**Prompt:** Restate the whole listing exactly.

━━━ Collected data ━━━

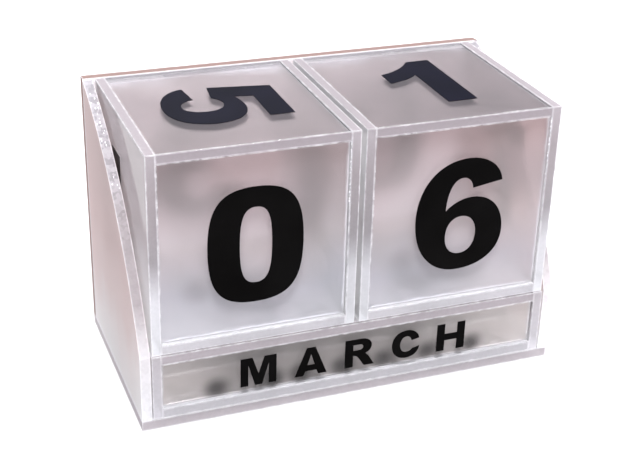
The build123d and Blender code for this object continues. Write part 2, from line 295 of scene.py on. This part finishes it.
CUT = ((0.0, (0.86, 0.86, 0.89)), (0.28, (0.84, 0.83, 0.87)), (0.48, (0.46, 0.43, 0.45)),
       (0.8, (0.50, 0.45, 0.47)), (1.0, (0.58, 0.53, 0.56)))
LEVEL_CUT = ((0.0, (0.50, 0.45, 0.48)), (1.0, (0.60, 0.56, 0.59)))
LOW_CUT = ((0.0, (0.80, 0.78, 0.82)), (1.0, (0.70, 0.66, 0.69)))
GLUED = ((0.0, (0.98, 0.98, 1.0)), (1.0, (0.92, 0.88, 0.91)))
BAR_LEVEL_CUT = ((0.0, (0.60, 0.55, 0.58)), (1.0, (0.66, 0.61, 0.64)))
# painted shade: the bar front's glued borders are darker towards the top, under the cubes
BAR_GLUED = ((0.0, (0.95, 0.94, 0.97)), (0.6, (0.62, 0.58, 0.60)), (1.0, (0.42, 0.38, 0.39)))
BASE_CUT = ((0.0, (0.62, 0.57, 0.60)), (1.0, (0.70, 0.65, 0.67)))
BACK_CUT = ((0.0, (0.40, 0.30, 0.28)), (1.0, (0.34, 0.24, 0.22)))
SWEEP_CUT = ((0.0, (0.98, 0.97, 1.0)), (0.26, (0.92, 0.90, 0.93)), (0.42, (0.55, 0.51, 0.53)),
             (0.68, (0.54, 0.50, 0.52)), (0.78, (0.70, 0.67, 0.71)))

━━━

**Solution below:**
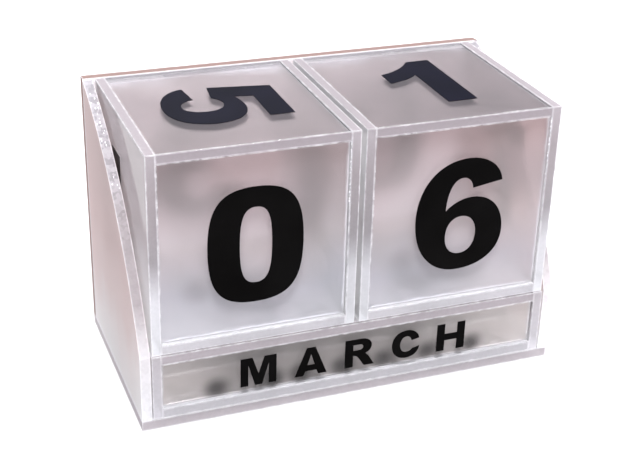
The build123d and Blender code for this object continues. Write part 2, from line 295 of scene.py on. This part finishes it.
CUT = ((0.0, (0.86, 0.86, 0.89)), (0.28, (0.84, 0.83, 0.87)), (0.48, (0.46, 0.43, 0.45)),
       (0.8, (0.50, 0.45, 0.47)), (1.0, (0.58, 0.53, 0.56)))
LEVEL_CUT = ((0.0, (0.50, 0.45, 0.48)), (1.0, (0.60, 0.56, 0.59)))
LOW_CUT = ((0.0, (0.80, 0.78, 0.82)), (1.0, (0.70, 0.66, 0.69)))
GLUED = ((0.0, (0.98, 0.98, 1.0)), (1.0, (0.92, 0.88, 0.91)))
BAR_LEVEL_CUT = ((0.0, (0.60, 0.55, 0.58)), (1.0, (0.66, 0.61, 0.64)))
# painted shade: the bar front's glued borders are darker towards the top, under the cubes
BAR_GLUED = ((0.0, (0.95, 0.94, 0.97)), (0.6, (0.62, 0.58, 0.60)), (1.0, (0.42, 0.38, 0.39)))
BASE_CUT = ((0.0, (0.62, 0.57, 0.60)), (1.0, (0.70, 0.65, 0.67)))
BACK_CUT = ((0.0, (0.40, 0.30, 0.28)), (1.0, (0.34, 0.24, 0.22)))
SWEEP_CUT = ((0.0, (0.98, 0.97, 1.0)), (0.26, (0.92, 0.90, 0.93)), (0.42, (0.55, 0.51, 0.53)),
             (0.68, (0.54, 0.50, 0.52)), (0.78, (0.70, 0.67, 0.71)))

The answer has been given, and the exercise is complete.